The machine always wasn’t just a fileserver. It was smtp, imap, nntp and media server all the time. That lead to a growing demand of CPU and memory resources. It started with an 800 Mhz AMD Athlon (which died quickly) and for the next years to come I used a 2.8 Ghz Intel Pentium 4. Everything started with Windows Server 2003 – bought in the Microsoft Store when I was a Microsoft employee.
Diskspace demand kept growing and in 2009 a new case, new mainboard + memory and new disks where due.
Since 2009 a Core4Quad Q9550 with 2.8 Ghz and 16 Gbyte of Memory is the heart of our fileserver. Since we’re frequently live-transcoding video streams to feed iPads and iPhones around the house that machine has plenty of grunt to feed the demand. We can have 2 iPhones and 2 iPads playing 720p content without getting stutters. Back in 2009 we also switched to a mixed IDE and SATA setup as you can see in the picture:
Plenty of room when the new case arrived – it was getting crowded just 2 years later in 2011. Every seat was taken – which means 13 disks are in that case and 1 attached through USB.
That adds up to more than 16 Tbyte of raw storage. In 2011 we also upgraded to Windows Server 2008. We never lost a bit with that operating system, not under the heaviest load and even through serious hardware malfunctions. A lot of disks of those 13 died throughout the years: Almost 1 every 2 months was replaced – most of them through extended waranties – of course we have a spare always ready to take the place. Only one time I had to rush to a store to get a replacement drive when two disks failed short after each other. That’s why there’s that 2 Tbyte drive in the 1.5 Tbyte compound…
So it’s getting full again. Since that case isn’t really holding more disks and replacing them is getting harder because of the tight fit the idea was born to now add a bigger case but to just add a NAS/SAN which holds between 6 to 8 disks at once, comes with it’s own redundancy management and exports one big iSCSI volume.

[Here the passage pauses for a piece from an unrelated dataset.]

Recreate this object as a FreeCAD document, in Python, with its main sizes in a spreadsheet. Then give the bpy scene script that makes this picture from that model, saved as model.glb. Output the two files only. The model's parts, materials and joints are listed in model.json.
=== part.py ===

That said a network card was added to the fileserver and a QNAP TS-859 Pro+ 8-bay appliance was bought. This one is a shiny black device which uses less power then an aditional case with extra cpu and memory would have use and after calculating through a number of combinations it’s even the cheapest solution for an 8 drive set-up.
After some intensive testing it seems that the iSCSI approach is the most robust one. Since I am just done with testing the appliance the next step is to buy drives. So stay tuned!
Source 1: http://www.qnap.com/de/index.php?lang=de&sn=375&c=292&sc=528&t=532&n=3486
which speed do you need and what do you expect from that setup? which redundancy you are selecting? which filesystem you want to use?
So many questions in one – let’s see:
1. Speed
I do not expect excessive speeds from that system. It is enough to fill a gbit line, depending on what I am doing and which disk array I am using but most of the time it is sufficient if the server delivers 10-30 megabyte a second. We’re not cutting movies on that one.
2. Redundancies
Since it grew over time we started with RAID5s. This fast got out of control and the QNAP now allows us to use RAID6. RAID6 has reached End-of-Life as well but it’s okay for what we do right now. As a matter of fact we have a separate archival backup of everything which wasn’t even part of this article – so if for some strange reason we really loose something, we restore. It never happened – yet. We lost a lot of disks over the years but replacing them was a no-problem process.
3. Filesystem
So for historical reasons everything started with NTFS 3.0 on Windows Server 2000 and quickly was migrated to Windows Server 2003 and NTFS 3.1. It remained at that level ever since. As soon as truecrypt reached a maturity level that made it useable everything was migrated to first a truecrypt containerfile on a NTFS volume. The container contained the actual used NTFS volume. And later on all disks the RAID volumes was directly encrypted and formatted with NTFS within.
Needless to say that we never lost a beat on that filesystem so there never was a reason to replace it. Even with replacing disks, everything is just seamless and effortless.
With the QNAP there will be a RAID6 which gets exported as a whole using iSCSI. Then this volume is encrypted and formatted again with NTFS.
4. Future?
Since RAID5 and RAID6 reached end-of-life with the disk drive sizes of our times I think it’s time for different approaches. But that will be part of another blog article by itself.
Hi,
great post! Could you write something about the Software you use? The streaming part would be interesting!
Streaming is handled by 4 types of software.
1. Plex
I am using plex for all the movies and music. It’s powerful enough to target different devices. If I want to play it on my iPhone it re-encodes the movie for that device. Plex is great for that.
2. AirVideo
Just on the iPad and iPhone I am using Airvideo, which is a live-transcoding application that offers direct directory access. It’s working for years now.
3. direct SAMBA/CIFS access
Of course on all those android devices and on XBMC on AppleTV or RaspberryPi I am using Samba/CIFS to access the shares and the media files there. On Android BSPlayer works great, XBMC on everything else.
XBMC is especially interesting because it implements it’s own CIFS client.
4. for music and podcast only access
For that I have two pieces of software. Since there are 5 iOS devices in the house we tend to use the Airplay and iTunes WLAN sync features. Therefore iTunes is installed on the fileserver and serves that purpose. To access the music library from any device (pcs, ios, android,..) I usually use a SubSonic setup. SubSonic is particularly great because it can deal with humongeous libraries – I once had the whole Jamendo catalog mirrored and accessible there.